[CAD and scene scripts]
▼▼▼

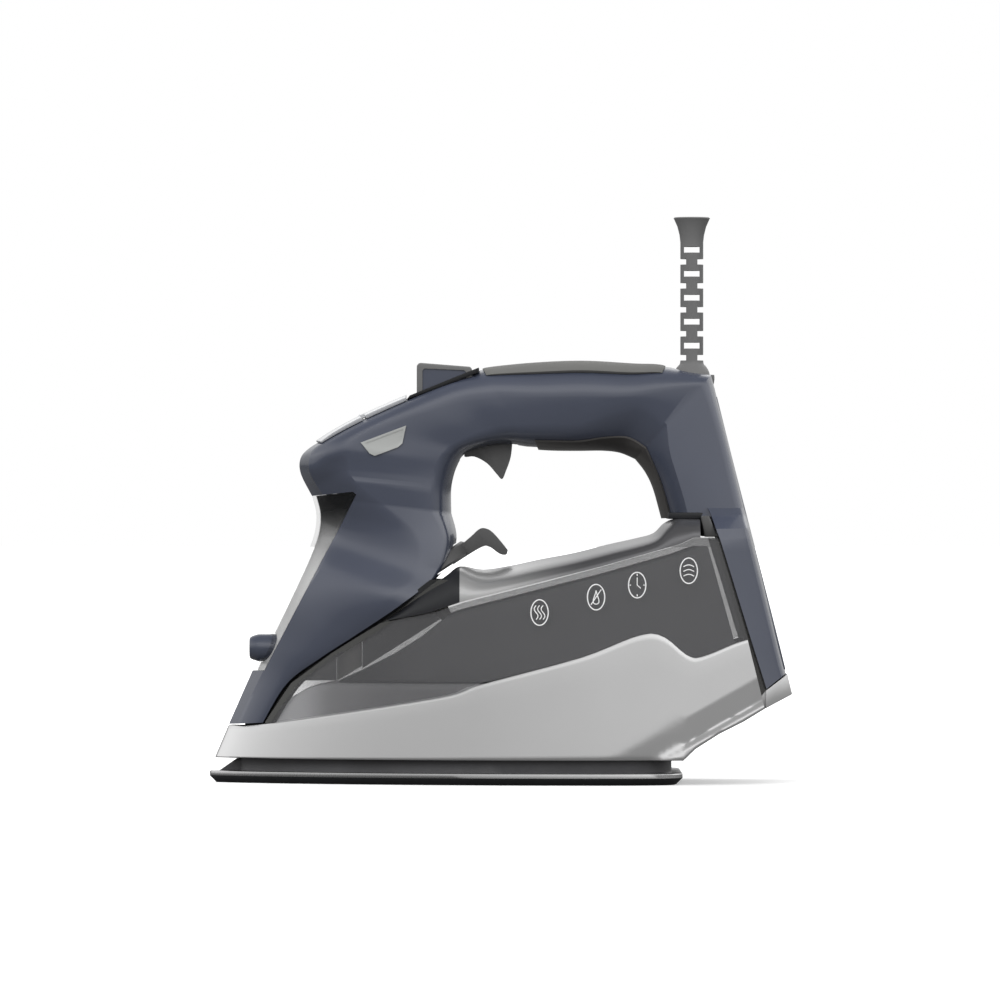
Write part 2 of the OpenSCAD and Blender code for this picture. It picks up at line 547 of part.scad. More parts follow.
// Rows of the cover: [x, top z, half width of its flat top]
cover_rows = [
    [-53, 79, 24], [-40, 88.8, 27.5], [-26, 98.6, 28], [-19, 103.4, 24], [-8, 102, 8],
    [5, 103.8, 4], [20, 107, 4], [36, 110, 4], [52, 114, 4], [66, 117.1, 6], [74, 119.4, 12],
    [79, 124, 20], [84, 126.2, rear_half_w - 3],
    [92, 126.2, rear_half_w - 2], [95.4, 126.2, rear_half_w - 1]];
function cover_ring(row, inset) = let (
        x = row[0], z0 = lookup(x, groove_edge) + gap, z1 = max(z0 + 0.2, row[1] - inset),
        edge = body_half(x, z0) - inset, top = max(1, min(row[2], edge - 0.5) - inset / 2),
        n = 2.2,
        side = [for (k = [0 : corner_steps]) let (a = 90 * k / corner_steps)
            [x, top + (edge - top) * pow(cos(a), 2 / n), z0 + (z1 - z0) * pow(sin(a), 2 / n)]])
    concat([for (p = side) [p[0], -p[1], p[2]]], [for (i = [len(side) - 1 : -1 : 0]) side[i]]);
module tank_top_cover() {
    color("#6f7073") difference() {
        skin([for (row = cover_rows) cover_ring(row, 0)],
            [for (row = cover_rows) cover_ring(row, cover_wall)]);
        on_dial_axis() translate([0, 0, -90]) cylinder(r = shaft_hole_r, h = 88);
        translate([neck_x, 0, 60]) cylinder(r = neck_r + gap, h = 60);
    }
}
module tank_latch() {
    color("#3a3b3d") for (s = [0, 1]) mirror([0, s, 0])
        prism([[95.8, 127.6], [99.6, 128], [103.6, 117.8], [97.4, 117.8]], rear_half_w + 2, rear_half_w + 9);
}

// ---------------------------------------------------------------- filler
neck_x = -72;
neck_r = 6;
neck_wall = 1.5;
neck_top_z = 167.3;
module filler_neck() {
    slope = (tank_brow[1] - tank_foot[1]) / (tank_brow[0] - tank_foot[0]);
    function seat_z(x) = tank_foot[1] + slope * (x - tank_foot[0]) + 2 * gap;
    color("#8b8f94") difference() {
        translate([neck_x, 0, 45]) cylinder(r = neck_r, h = neck_top_z - 45);
        translate([neck_x, 0, 40]) cylinder(r = neck_r - neck_wall, h = 140);
        prism([[neck_x - 20, 30], [neck_x - 20, seat_z(neck_x - 20)], [neck_x + 20, seat_z(neck_x + 20)],
            [neck_x + 20, 30]], -far, far);
    }
}

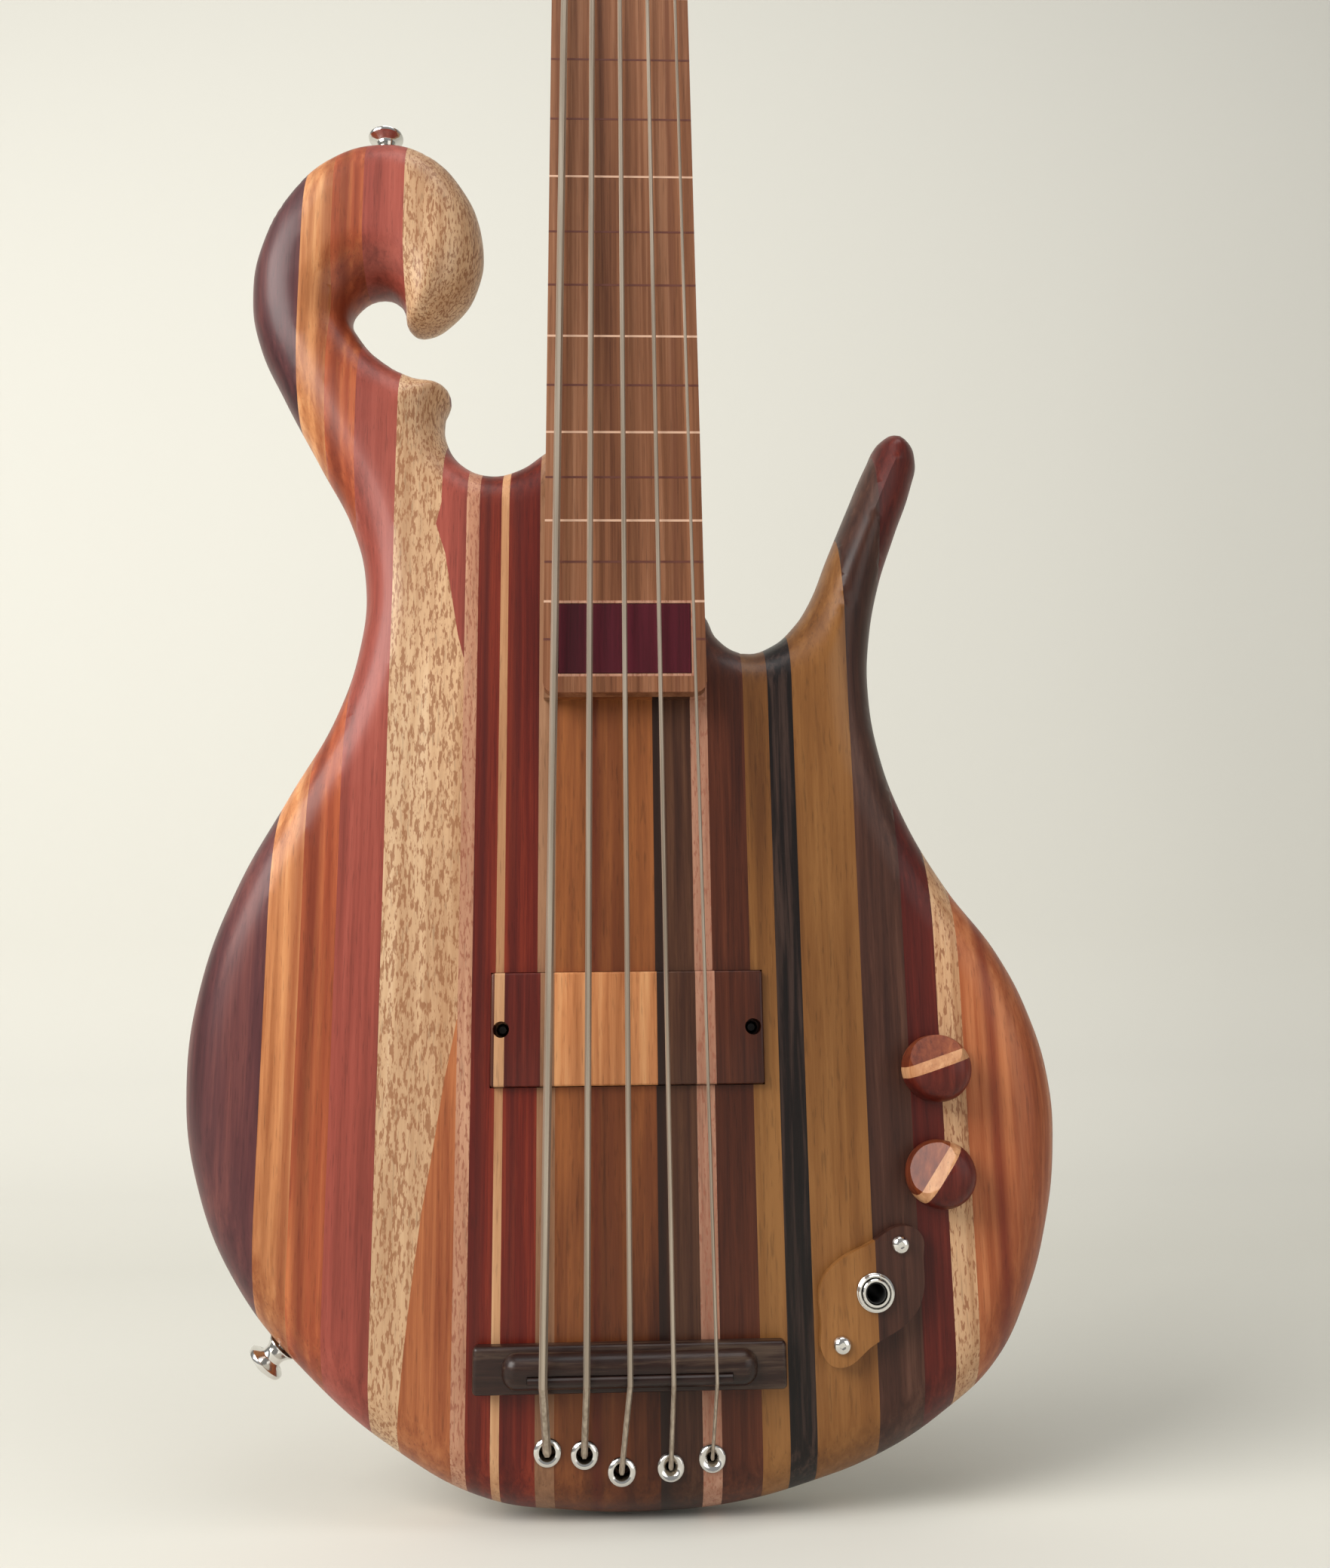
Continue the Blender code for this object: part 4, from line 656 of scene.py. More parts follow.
# Crimson boards and the maple line
# Two deep red boards with a thin pale line between them fill the body from the bass wing to the
# through neck. They are glued like the rest and stop at the cutaway.
CRIMSON = wood(
    "crimson wood", (70, 12, 7), (98, 26, 14), (128, 46, 26), 9, grain=150,
    veins=((-52.5, 1.2, 0.5, 0.6, (64, 16, 12)), (-41, 1.4, 0.6, 0.5, (62, 14, 11))),
)
MAPLE = wood("maple wood", (160, 106, 70), (186, 136, 96), (206, 160, 118), 8)
strip("outer_crimson_strip", CRIMSON, "crimson_strip", slab(-55.8, -47.3))
strip("maple_strip", MAPLE, "crimson_strip", slab(-47.3, -44.3))
strip("inner_crimson_strip", CRIMSON, "crimson_strip", slab(-44.3, -32.3))

# Through neck strips
# A grey, an orange, a dark and a pale board run in one piece from the tail to the headstock. The
# orange one is the widest and has a red vein. Red side pieces widen the headstock.
HEAD_BASE = 932 * MM
ABOVE_ALL = 1.5
GREY = wood("grey wood", (116, 80, 56), (142, 102, 74), (164, 124, 94), 10)
CORE = wood(
    "core wood", (72, 32, 14), (112, 60, 30), (148, 88, 46), 11, grain=70, streak=0.4,
    veins=((-11.5, 1.3, 0.5, 0.75, (84, 28, 16)), (-4, 2.2, 1.6, 0.35, (96, 44, 22))),
)
DARK = wood(
    "dark wood", (38, 20, 14), (64, 36, 24), (88, 56, 38), 12,
    veins=((11.8, 1.9, 0.3, 0.9, (34, 20, 16)),),
)
PINK = wood(
    "pink wood", (156, 106, 84), (178, 130, 106), (196, 150, 126), 23, flecks=((146, 90, 70), 0.42),
)
strip("grey_strip", GREY, "neck_grey_strip", slab(-32.3, -25.8, high_z=HEAD_BASE))
strip("core_strip", CORE, "neck_core", slab(-25.8, 10.2, high_z=ABOVE_ALL))
strip("dark_strip", DARK, "neck_dark_strip", slab(10.2, 24.5, high_z=ABOVE_ALL))
strip("pink_strip", PINK, "neck_pale_strip", slab(24.5, 31.0, high_z=HEAD_BASE))
strip(
    "bass_head_wing", CRIMSON, "headstock_wing_bass",
    slab(-OUTSIDE, -25.8, HEAD_BASE, ABOVE_ALL),
)
strip(
    "treble_head_wing", CRIMSON, "headstock_wing_treble",
    slab(24.5, OUTSIDE, HEAD_BASE, ABOVE_ALL),
)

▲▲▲

§ WHAT YOU NEED TO DO: Reproduce all data above, unchanged.

§ OUTPUT BELOW:
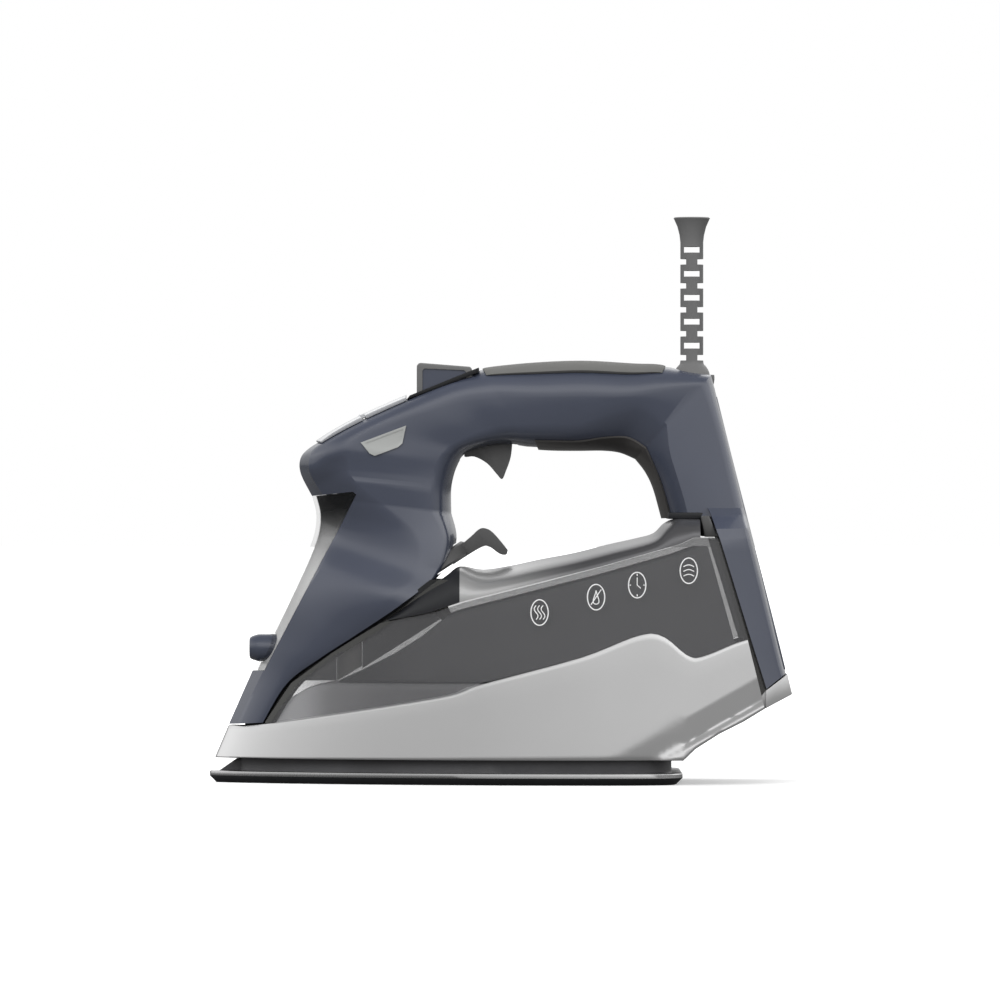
Write part 2 of the OpenSCAD and Blender code for this picture. It picks up at line 547 of part.scad. More parts follow.
// Rows of the cover: [x, top z, half width of its flat top]
cover_rows = [
    [-53, 79, 24], [-40, 88.8, 27.5], [-26, 98.6, 28], [-19, 103.4, 24], [-8, 102, 8],
    [5, 103.8, 4], [20, 107, 4], [36, 110, 4], [52, 114, 4], [66, 117.1, 6], [74, 119.4, 12],
    [79, 124, 20], [84, 126.2, rear_half_w - 3],
    [92, 126.2, rear_half_w - 2], [95.4, 126.2, rear_half_w - 1]];
function cover_ring(row, inset) = let (
        x = row[0], z0 = lookup(x, groove_edge) + gap, z1 = max(z0 + 0.2, row[1] - inset),
        edge = body_half(x, z0) - inset, top = max(1, min(row[2], edge - 0.5) - inset / 2),
        n = 2.2,
        side = [for (k = [0 : corner_steps]) let (a = 90 * k / corner_steps)
            [x, top + (edge - top) * pow(cos(a), 2 / n), z0 + (z1 - z0) * pow(sin(a), 2 / n)]])
    concat([for (p = side) [p[0], -p[1], p[2]]], [for (i = [len(side) - 1 : -1 : 0]) side[i]]);
module tank_top_cover() {
    color("#6f7073") difference() {
        skin([for (row = cover_rows) cover_ring(row, 0)],
            [for (row = cover_rows) cover_ring(row, cover_wall)]);
        on_dial_axis() translate([0, 0, -90]) cylinder(r = shaft_hole_r, h = 88);
        translate([neck_x, 0, 60]) cylinder(r = neck_r + gap, h = 60);
    }
}
module tank_latch() {
    color("#3a3b3d") for (s = [0, 1]) mirror([0, s, 0])
        prism([[95.8, 127.6], [99.6, 128], [103.6, 117.8], [97.4, 117.8]], rear_half_w + 2, rear_half_w + 9);
}

// ---------------------------------------------------------------- filler
neck_x = -72;
neck_r = 6;
neck_wall = 1.5;
neck_top_z = 167.3;
module filler_neck() {
    slope = (tank_brow[1] - tank_foot[1]) / (tank_brow[0] - tank_foot[0]);
    function seat_z(x) = tank_foot[1] + slope * (x - tank_foot[0]) + 2 * gap;
    color("#8b8f94") difference() {
        translate([neck_x, 0, 45]) cylinder(r = neck_r, h = neck_top_z - 45);
        translate([neck_x, 0, 40]) cylinder(r = neck_r - neck_wall, h = 140);
        prism([[neck_x - 20, 30], [neck_x - 20, seat_z(neck_x - 20)], [neck_x + 20, seat_z(neck_x + 20)],
            [neck_x + 20, 30]], -far, far);
    }
}

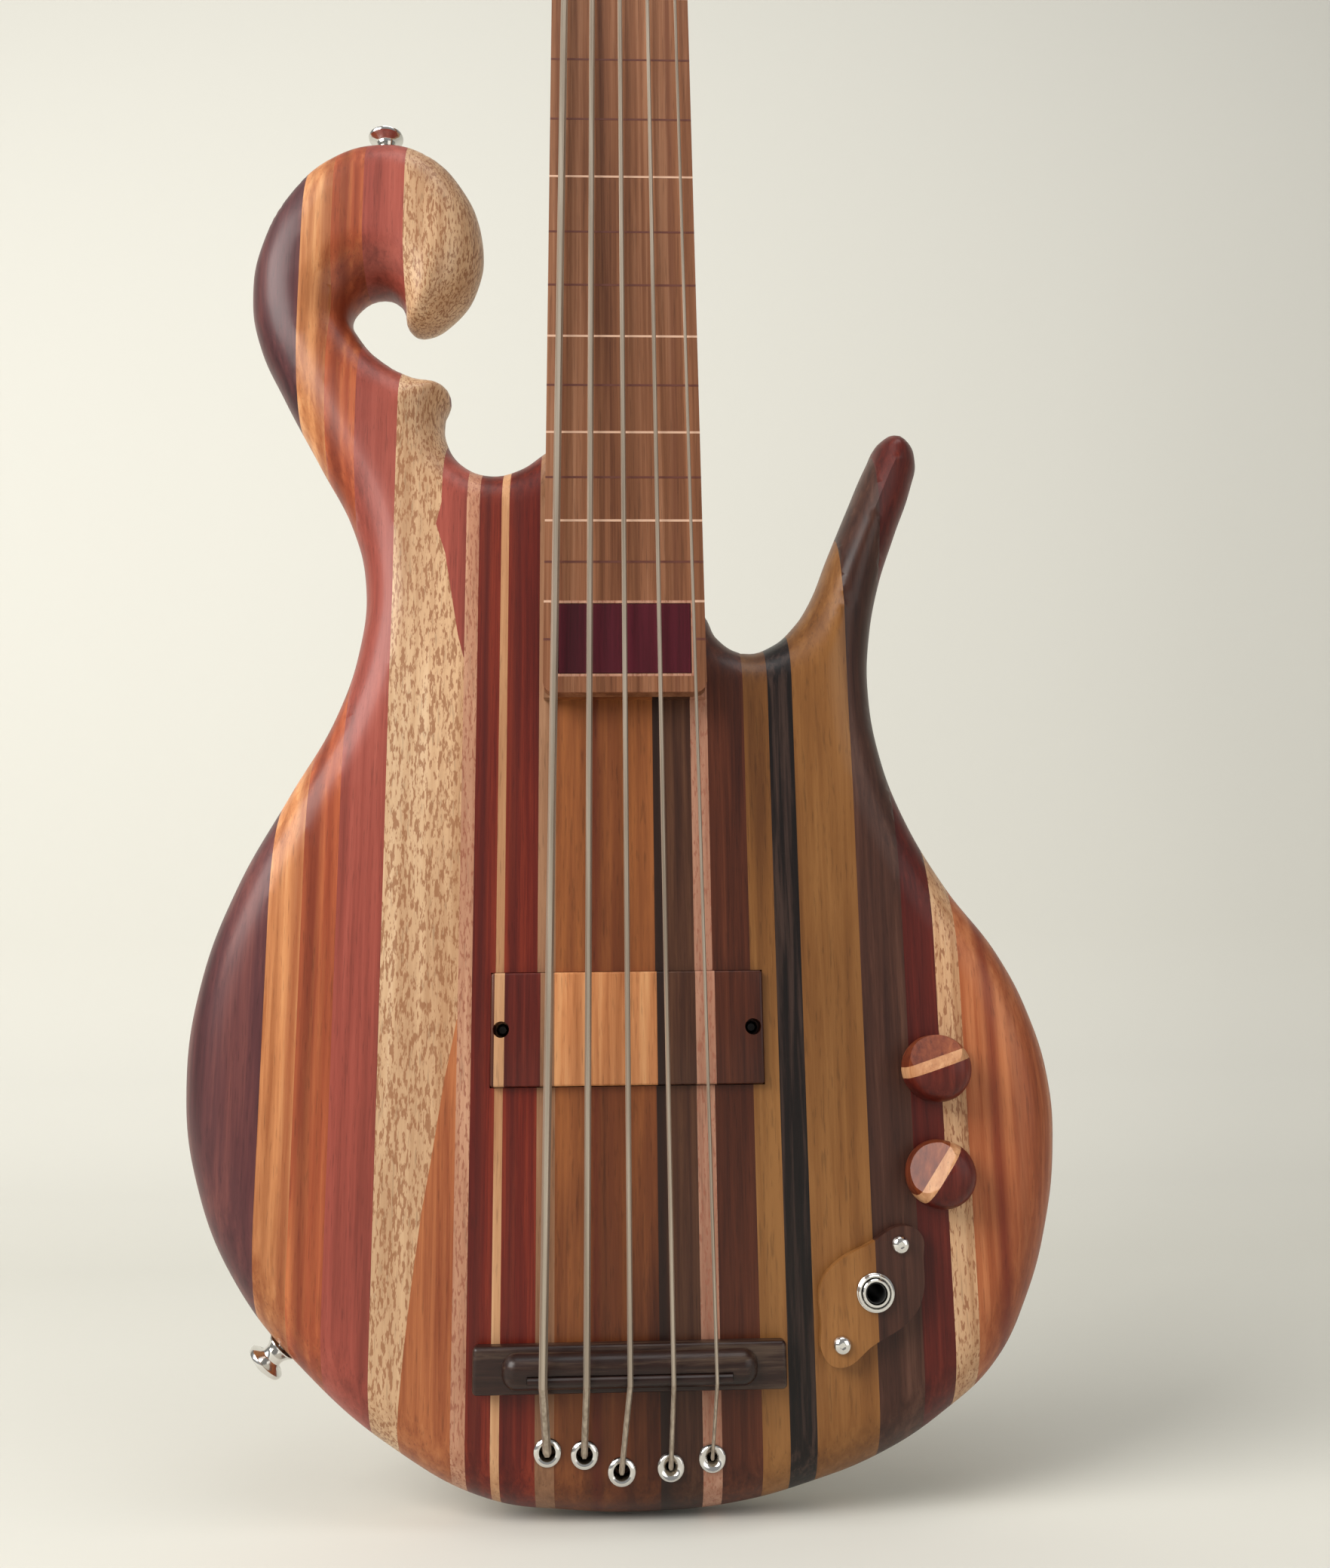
Continue the Blender code for this object: part 4, from line 656 of scene.py. More parts follow.
# Crimson boards and the maple line
# Two deep red boards with a thin pale line between them fill the body from the bass wing to the
# through neck. They are glued like the rest and stop at the cutaway.
CRIMSON = wood(
    "crimson wood", (70, 12, 7), (98, 26, 14), (128, 46, 26), 9, grain=150,
    veins=((-52.5, 1.2, 0.5, 0.6, (64, 16, 12)), (-41, 1.4, 0.6, 0.5, (62, 14, 11))),
)
MAPLE = wood("maple wood", (160, 106, 70), (186, 136, 96), (206, 160, 118), 8)
strip("outer_crimson_strip", CRIMSON, "crimson_strip", slab(-55.8, -47.3))
strip("maple_strip", MAPLE, "crimson_strip", slab(-47.3, -44.3))
strip("inner_crimson_strip", CRIMSON, "crimson_strip", slab(-44.3, -32.3))

# Through neck strips
# A grey, an orange, a dark and a pale board run in one piece from the tail to the headstock. The
# orange one is the widest and has a red vein. Red side pieces widen the headstock.
HEAD_BASE = 932 * MM
ABOVE_ALL = 1.5
GREY = wood("grey wood", (116, 80, 56), (142, 102, 74), (164, 124, 94), 10)
CORE = wood(
    "core wood", (72, 32, 14), (112, 60, 30), (148, 88, 46), 11, grain=70, streak=0.4,
    veins=((-11.5, 1.3, 0.5, 0.75, (84, 28, 16)), (-4, 2.2, 1.6, 0.35, (96, 44, 22))),
)
DARK = wood(
    "dark wood", (38, 20, 14), (64, 36, 24), (88, 56, 38), 12,
    veins=((11.8, 1.9, 0.3, 0.9, (34, 20, 16)),),
)
PINK = wood(
    "pink wood", (156, 106, 84), (178, 130, 106), (196, 150, 126), 23, flecks=((146, 90, 70), 0.42),
)
strip("grey_strip", GREY, "neck_grey_strip", slab(-32.3, -25.8, high_z=HEAD_BASE))
strip("core_strip", CORE, "neck_core", slab(-25.8, 10.2, high_z=ABOVE_ALL))
strip("dark_strip", DARK, "neck_dark_strip", slab(10.2, 24.5, high_z=ABOVE_ALL))
strip("pink_strip", PINK, "neck_pale_strip", slab(24.5, 31.0, high_z=HEAD_BASE))
strip(
    "bass_head_wing", CRIMSON, "headstock_wing_bass",
    slab(-OUTSIDE, -25.8, HEAD_BASE, ABOVE_ALL),
)
strip(
    "treble_head_wing", CRIMSON, "headstock_wing_treble",
    slab(24.5, OUTSIDE, HEAD_BASE, ABOVE_ALL),
)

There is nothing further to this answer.